— Instructions for the task —
Only the lines from the first one through the line with "two-post lift stand." should be printed, exactly as they appear.

::: Source data

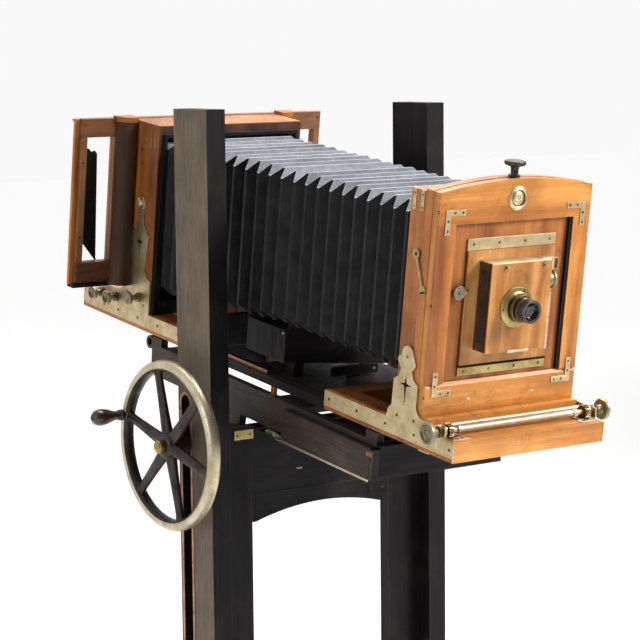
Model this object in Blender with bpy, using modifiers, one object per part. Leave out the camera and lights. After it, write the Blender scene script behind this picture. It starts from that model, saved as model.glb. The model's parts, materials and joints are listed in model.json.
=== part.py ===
"""Studio view camera on its two-post lift stand.

World frame: metres, +Z up, the lens looks along -Y, the floor is z = 0.
The camera bed is built level in its own frame and hung from one empty that
tips it nose-down about X, which is how it stands at rest.
"""
import math

import bmesh
import bpy
from mathutils import Matrix, Vector

# ---- driving dimensions -------------------------------------------------
GAP = 0.0003

TILT = math.radians(7.73)
BED_Z = 1.0178

POST_OUT = 0.2604
POST_IN = 0.2220
POST_D = 0.0511
POST_TOP = 1.484
FOOT_H0 = 0.050
FOOT_H1 = 0.112
FOOT_LEN = 0.620
CROSS_HALF = 0.395

SHAFT_Y = 0.0275
SHAFT_Z = 0.900
SHAFT_R = 0.0090
SLOT_HALF = 0.0130
SLOT_Z0 = 0.500
SLOT_Z1 = 0.9727
LIFT_PINION_R = 0.0118

WHEEL_X = -0.2960
WHEEL_R = 0.1410
RIM_R = 0.0095
RIM_WIDE = 1.27
SPOKES = 6
SPOKE_PHASE = math.radians(15.8)
GRIP_LEN = 0.072

PIVOT_Y = 0.0700
PIVOT_Z = 0.9050
PIVOT_R = 0.0070

BED_HALF = 0.1593
BED_T = 0.0334
FRONT_Y0 = -0.5850
FRONT_Y1 = -0.2450
REAR_Y0 = 0.1840
REAR_Y1 = 0.5490
RAIL_IN = 0.0920
RAIL_OUT = 0.1280
GROOVE_IN = 0.1390
GROOVE_OUT = 0.1510

STD_Y0 = -0.5045
STD_Y1 = -0.4685
BOX_Y1 = -0.4300
STD_Z0 = 0.0542
STD_Z1 = 0.4164
STD_APEX = 0.4322
OPEN_X = 0.1240
OPEN_Z0 = 0.1060
OPEN_Z1 = 0.3640

LENS_X = -0.0115
LENS_Z = 0.2300
LENS_R = 0.0192

RSTD_Y0 = 0.3110
RSTD_Y1 = 0.3985
RSTD_Z1 = 0.3900

FOLDS = 11

MATERIALS = {
    "mahogany": ((0.52, 0.25, 0.11, 1.0), 0.38, 0.0),
    "walnut": ((0.17, 0.08, 0.045, 1.0), 0.42, 0.0),
    "ebonised_wood": ((0.028, 0.024, 0.026, 1.0), 0.45, 0.0),
    "brass": ((0.66, 0.56, 0.35, 1.0), 0.36, 1.0),
    "dark_iron": ((0.060, 0.052, 0.048, 1.0), 0.50, 0.9),
    "copper_rack": ((0.47, 0.27, 0.18, 1.0), 0.45, 1.0),
    "turned_wood": ((0.14, 0.075, 0.045, 1.0), 0.35, 0.0),
    "bellows_cloth": ((0.030, 0.030, 0.036, 1.0), 0.72, 0.0),
    "black_lacquer": ((0.018, 0.018, 0.019, 1.0), 0.30, 0.0),
    "lens_glass": ((0.30, 0.36, 0.38, 1.0), 0.05, 0.0),
    "ground_glass": ((0.72, 0.76, 0.76, 1.0), 0.45, 0.0),
}


# ---- scene set-up -------------------------------------------------------
for leftover in list(bpy.data.objects):
    bpy.data.objects.remove(leftover, do_unlink=True)

scene = bpy.context.scene
parts = bpy.data.collections.new("view_camera")
cutters = bpy.data.collections.new("cutters")
scene.collection.children.link(parts)
scene.collection.children.link(cutters)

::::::

— Worked solution —
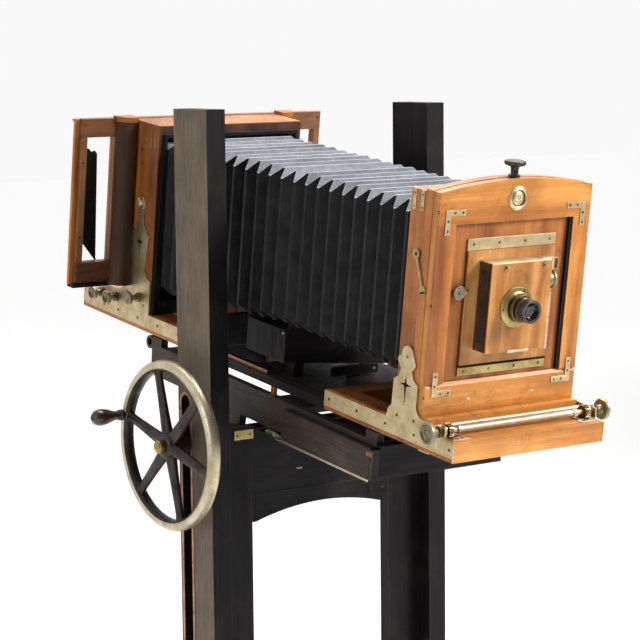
Model this object in Blender with bpy, using modifiers, one object per part. Leave out the camera and lights. After it, write the Blender scene script behind this picture. It starts from that model, saved as model.glb. The model's parts, materials and joints are listed in model.json.
=== part.py ===
"""Studio view camera on its two-post lift stand.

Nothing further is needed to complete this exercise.